+++ Extracted material +++
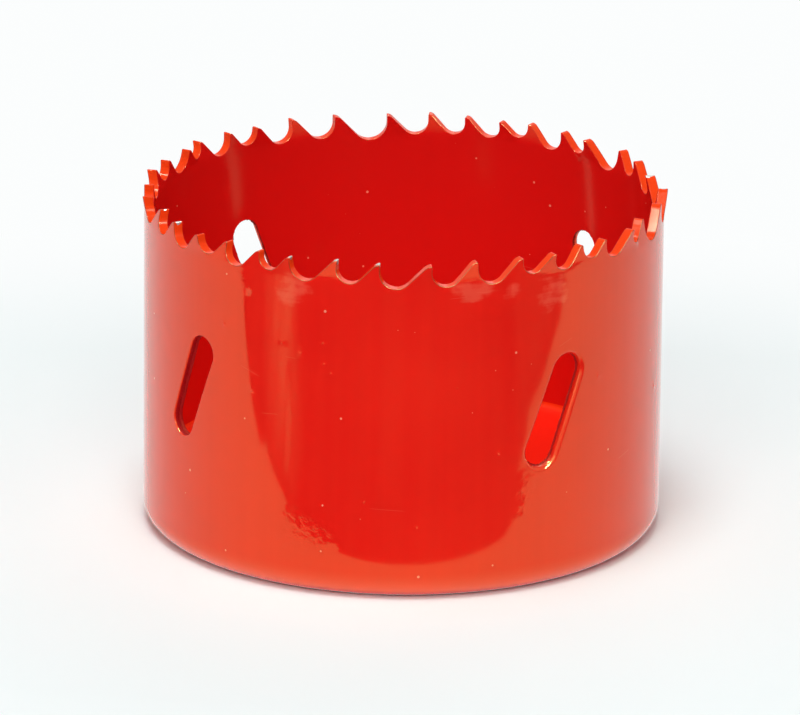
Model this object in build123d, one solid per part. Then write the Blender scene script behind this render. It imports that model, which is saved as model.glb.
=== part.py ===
from build123d import *
import os
from math import cos, pi, radians, sin, tan

# Hole saw: a toothed strip rolled into a tube, its back edge turned in under a thick back plate.
# The origin is on the axis, in the plane that the back rim rests on, and the teeth point up (+Z).
# Sizes are in millimetres and degrees. Angles round the axis are measured from +X.

# Tube
body_diameter = 64.0
body_height = 42.6  # back rim to tooth tips
wall = 1.2
corner_radius = 2.6  # outside, where the wall turns in under the plate
rim_width = 4.2  # turned-in rim, measured in from the outside of the tube

# Back plate
plate_thickness = 4.7
plate_clearance = 0.05  # radial, between the plate and the tube
thread_minor_radius = 7.25  # crests of a 5/8-18 UNF tapped hole
thread_lead_in = 0.7
pin_circle_diameter = 24.0
pin_hole_radius = 3.0
pin_hole_count = 4
first_pin_angle = -53.2
pin_hole_edge = 0.3

# Slots for levering out the cut plug
slot_length = 14.4
slot_width = 4.1
slot_slant = 21.5  # from upright, top leaning towards the cutting direction
slot_edge_radius = 0.35  # edge rounded by the punch
# Angle round the axis and height of each slot's middle. The strip does not feed quite evenly
# under the punch, so they are a little off their quarters and their line.
slot_places = ((-143.2, 22.9), (-54.5, 22.5), (39.5, 23.8), (126.8, 23.9))

# Teeth. Seven pitches in a mixed order keep the saw from chattering, and they are stretched
# evenly so that the whole order closes on itself round the rim.
tooth_pitches = {"A": 3.7, "B": 4.3, "C": 4.8, "D": 5.3, "E": 5.7, "F": 6.2, "G": 6.8}
pitch_order = "CEDEBDBEDFEEBCADBGFEFCFBDACCDGEEBDADBF"
first_tip_angle = 180.4  # where the strip is joined
gullet_depth_ratio = 0.48  # of the pitch, as are the two radii
gullet_radius_ratio = 0.32
crest_radius_ratio = 0.22
back_angle = 46.0  # slope of the tooth's back
relief_angle = 8.0  # slope of the land behind the tip

# Set. The tips stand straight, lean out and lean in, in turn.
set_order = (0.0, 0.45, -0.45)
bend_depth = 0.3  # below the deeper of a tooth's two gullets

cut_margin = 1.0  # cutters reach this far past the metal

# Worked out from the sizes above
body_radius = body_diameter / 2
bore_radius = body_radius - wall
mid_radius = body_radius - wall / 2
rim_inner_radius = body_radius - rim_width
plate_radius = bore_radius - plate_clearance
bore_corner_radius = corner_radius - wall
pitch_stretch = 2 * pi * mid_radius / sum(tooth_pitches[size] for size in pitch_order)
pitches = [tooth_pitches[size] * pitch_stretch for size in pitch_order]
tooth_foot = body_height - max(pitches) * gullet_depth_ratio - 2 * bend_depth


def turn(length):
    """The angle round the axis that a length along the middle of the wall takes up."""
    return 360 * length / (2 * pi * mid_radius)


def wall_plane(angle, height):
    """A plane on the middle of the wall: x runs along the wall, y up and z outwards."""
    out = Vector(cos(radians(angle)), sin(radians(angle)), 0)
    along = Vector(-out.Y, out.X, 0)
    return Plane(origin=out * mid_radius + Vector(0, 0, height), x_dir=along, z_dir=out)


def wall_cutter(outline, reach):
    """A cutter that passes straight through the wall, this far each side of its middle."""
    return extrude(outline, amount=reach, both=True)


def tube():
    """The plain wall with its turned-in back rim, up to the foot of the teeth."""
    section = make_face(
        Polyline(
            (rim_inner_radius, 0),
            (body_radius, 0),
            (body_radius, tooth_foot),
            (bore_radius, tooth_foot),
            (bore_radius, wall),
            (rim_inner_radius, wall),
            close=True,
        )
    )
    outer_corner = section.vertices().sort_by_distance((body_radius, 0))[0]
    section = fillet(outer_corner, corner_radius)
    bore_corner = section.vertices().sort_by_distance((bore_radius, wall))[0]
    section = fillet(bore_corner, bore_corner_radius)
    return revolve(Plane.XZ * section, Axis.Z)


def slotted(body):
    """The tube with its slanted slots, their outer edges rounded over."""
    outline = Rot(0, 0, 90 - slot_slant) * SlotOverall(slot_length, slot_width)
    for angle, height in slot_places:
        body -= wall_cutter(wall_plane(angle, height) * outline, wall + cut_margin)

    def on_slot_mouth(edge):
        middle = edge @ 0.5
        outside = abs(Vector(middle.X, middle.Y).length - body_radius) < wall / 4
        beside_slots = any(abs(middle.Z - height) < slot_length / 2 for _, height in slot_places)
        return outside and beside_slots and edge.geom_type != GeomType.LINE

    return fillet(body.edges().filter_by(on_slot_mouth), slot_edge_radius)


def gullet_outline(pitch):
    """The gap between two tips a pitch apart, drawn with y = 0 at the tips.

    The left side is the upright cutting face of one tooth. The right side is the long back of
    the next, which ends in a flatter land at the tip.
    """
    back_slope = tan(radians(back_angle))
    relief_slope = tan(radians(relief_angle))
    gullet_radius = pitch * gullet_radius_ratio
    centre_y = gullet_radius - pitch * gullet_depth_ratio
    corner_drop = gullet_radius * (1 + sin(radians(back_angle))) / cos(radians(back_angle))
    face_foot = centre_y - corner_drop
    crest_x = (-face_foot - pitch * relief_slope) / (back_slope - relief_slope)
    crest_y = face_foot + crest_x * back_slope
    outline = make_face(
        Polyline(
            (0, cut_margin),
            (0, face_foot),
            (crest_x, crest_y),
            (pitch, 0),
            (pitch, cut_margin),
            close=True,
        )
    )
    gullet = outline.vertices().sort_by_distance((0, face_foot))[0]
    outline = fillet(gullet, gullet_radius)
    crest = outline.vertices().sort_by_distance((crest_x, crest_y))[0]
    outline = fillet(crest, pitch * crest_radius_ratio)
    return Pos(-pitch / 2, 0) * outline


def tooth_blank(start, end, bend_height, lean):
    """A stretch of rim between two angles, bent so that its top stands out by the lean."""
    section = make_face(
        Polyline(
            (bore_radius, tooth_foot),
            (body_radius, tooth_foot),
            (body_radius, bend_height),
            (body_radius + lean, body_height),
            (bore_radius + lean, body_height),
            (bore_radius, bend_height),
            close=True,
        )
    )
    return revolve(Rot(0, 0, start) * (Plane.XZ * section), Axis.Z, end - start)


def teeth():
    """Every tooth, each from the bottom of one gullet to the bottom of the next."""
    tips = [first_tip_angle + turn(sum(pitches[:number])) for number in range(len(pitches))]
    gaps = []
    for tip, pitch in zip(tips, pitches):
        plane = wall_plane(tip + turn(pitch / 2), body_height)
        gaps.append(wall_cutter(plane * gullet_outline(pitch), wall + cut_margin))
    made = []
    for number, (tip, pitch) in enumerate(zip(tips, pitches)):
        pitch_before = pitches[number - 1]
        start = tip + turn(pitch_before * (gullet_radius_ratio - 1))
        end = tip + turn(pitch * gullet_radius_ratio)
        bend_height = body_height - max(pitch, pitch_before) * gullet_depth_ratio - bend_depth
        blank = tooth_blank(start, end, bend_height, set_order[number % len(set_order)])
        made.append(blank - gaps[number - 1] - gaps[number])
    return made


def toothed_cup():
    return slotted(tube()).fuse(*teeth())


def back_plate():
    """The thick disc, resting on the turned-in rim, with its thread bore and pin holes."""
    bottom = wall
    plate = Pos(0, 0, bottom) * Cylinder(
        plate_radius, plate_thickness, align=(Align.CENTER, Align.CENTER, Align.MIN)
    )
    plate = fillet(plate.edges().group_by(Axis.Z)[0], bore_corner_radius + plate_clearance)
    drill = 2 * (wall + plate_thickness)
    plate -= Cylinder(thread_minor_radius, drill)
    pin_holes = PolarLocations(pin_circle_diameter / 2, pin_hole_count, first_pin_angle)
    plate -= pin_holes * Cylinder(pin_hole_radius, drill)

    def edges_of_radius(radius):
        back_edges = plate.edges().filter_by(GeomType.CIRCLE).group_by(Axis.Z)[0]
        return back_edges.filter_by(lambda edge: abs(edge.radius - radius) < plate_clearance)

    plate = chamfer(edges_of_radius(thread_minor_radius), thread_lead_in)
    return chamfer(edges_of_radius(pin_hole_radius), pin_hole_edge)


os.makedirs("parts", exist_ok=True)
export_step(toothed_cup(), "parts/toothed_cup.step")
export_step(back_plate(), "parts/back_plate.step")
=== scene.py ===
from math import ceil, cos, pi, radians, sin, tan

import bpy
import numpy as np
from mathutils import Matrix, Vector
from mathutils.geometry import delaunay_2d_cdt
from mathutils.kdtree import KDTree


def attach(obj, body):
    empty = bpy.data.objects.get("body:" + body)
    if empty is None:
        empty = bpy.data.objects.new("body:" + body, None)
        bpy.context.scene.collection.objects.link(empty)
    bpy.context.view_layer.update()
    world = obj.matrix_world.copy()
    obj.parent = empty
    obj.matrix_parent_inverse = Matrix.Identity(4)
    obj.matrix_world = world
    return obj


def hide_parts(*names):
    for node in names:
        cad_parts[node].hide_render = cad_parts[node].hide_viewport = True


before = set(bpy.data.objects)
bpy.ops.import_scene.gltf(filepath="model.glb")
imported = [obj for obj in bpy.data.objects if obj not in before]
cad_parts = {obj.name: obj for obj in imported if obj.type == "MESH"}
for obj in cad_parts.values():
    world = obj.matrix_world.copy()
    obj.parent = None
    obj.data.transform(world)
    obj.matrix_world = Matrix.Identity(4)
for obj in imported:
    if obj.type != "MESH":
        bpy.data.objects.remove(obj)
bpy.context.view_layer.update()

# Hole saw. Sizes are in millimetres and degrees, as in the solid model, and become metres when a
# mesh is made. The wall is drawn unrolled: u runs round the middle of the wall from the first
# tooth tip, and v is the height above the back rim.
MM = 0.001

# Tube
body_diameter = 64.0
body_height = 42.6
wall = 1.2
corner_radius = 2.6
rim_width = 4.2
lip_edge_radius = 0.3

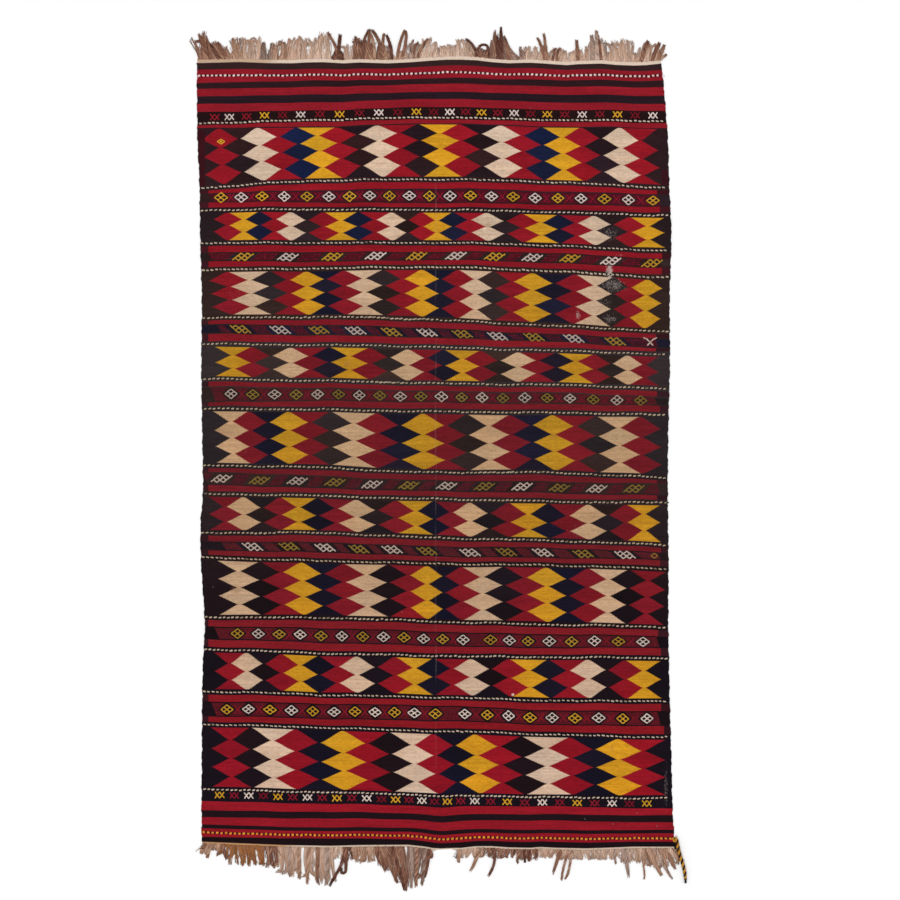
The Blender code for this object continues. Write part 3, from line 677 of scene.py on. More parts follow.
def columns_of(places):
    """The photograph's column of every motif, from those that are given."""
    count = places[-1][0] + 1
    return smooth_between([p[0] for p in places], [p[1] for p in places], np.arange(count))


def selvedge(down, side):
    """Where the left or right edge of the cloth lies."""
    return smooth_between([e.down for e in EDGES], [getattr(e, side) for e in EDGES], down)


def fold_dip(across, down):
    """How far a row dips near the fold, towards the foot end."""
    ramp = np.clip((down - DIP_STARTS) / (DIP_FULL - DIP_STARTS), 0, 1)
    return DIP_DEPTH * ramp * np.exp(-(((across - DIP_ACROSS) / DIP_HALF_WIDTH) ** 2))


def waver(across, down):
    """How far a woven row strays from its smooth line."""
    return sum(wave.height * np.sin(across / wave.across + down / wave.down + wave.start)
               for wave in WAVES)


def ripple(across, down):
    """How far a row near either end follows the ripples of that end."""
    total = 0.0
    for name, end in (("head edge", HEAD_END), ("foot edge", FOOT_END)):
        rows = np.interp(across, [across_of(column) for column, _ in end],
                         [down_of_row(row) for _, row in end])
        line = smooth_between(STATIONS, LINES[name], across)
        near = np.exp(-np.abs(down - line) / RIPPLE_REACH)
        total = total + (rows - line) * near - waver(across, line) * near
    return total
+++
*Stated exercise*:
Restate the listing exactly, starting at its first line and ending at the line where "from math import cos, pi, radians, sin, tan" occurs; include both and no other lines.

*Exercise answer*:
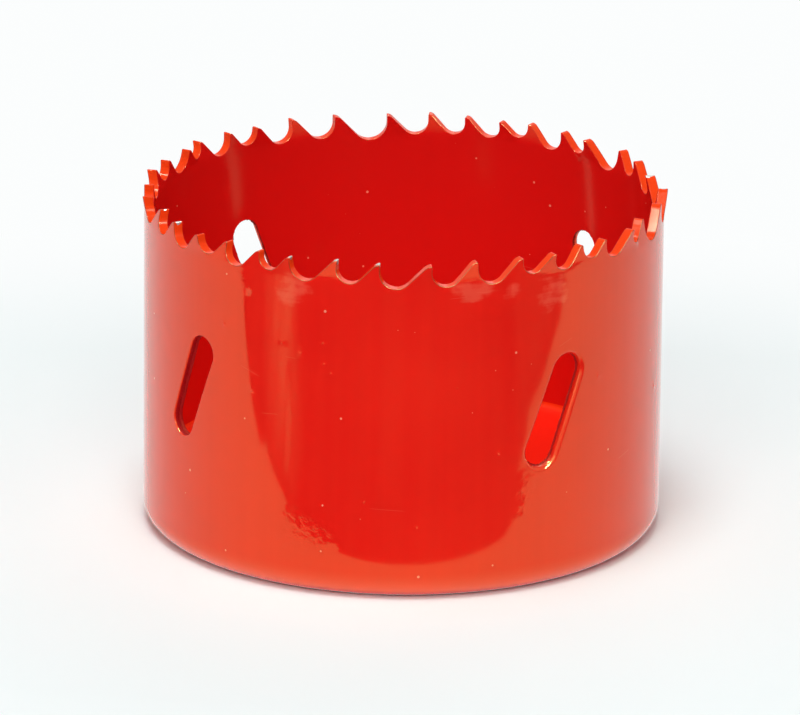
Model this object in build123d, one solid per part. Then write the Blender scene script behind this render. It imports that model, which is saved as model.glb.
=== part.py ===
from build123d import *
import os
from math import cos, pi, radians, sin, tan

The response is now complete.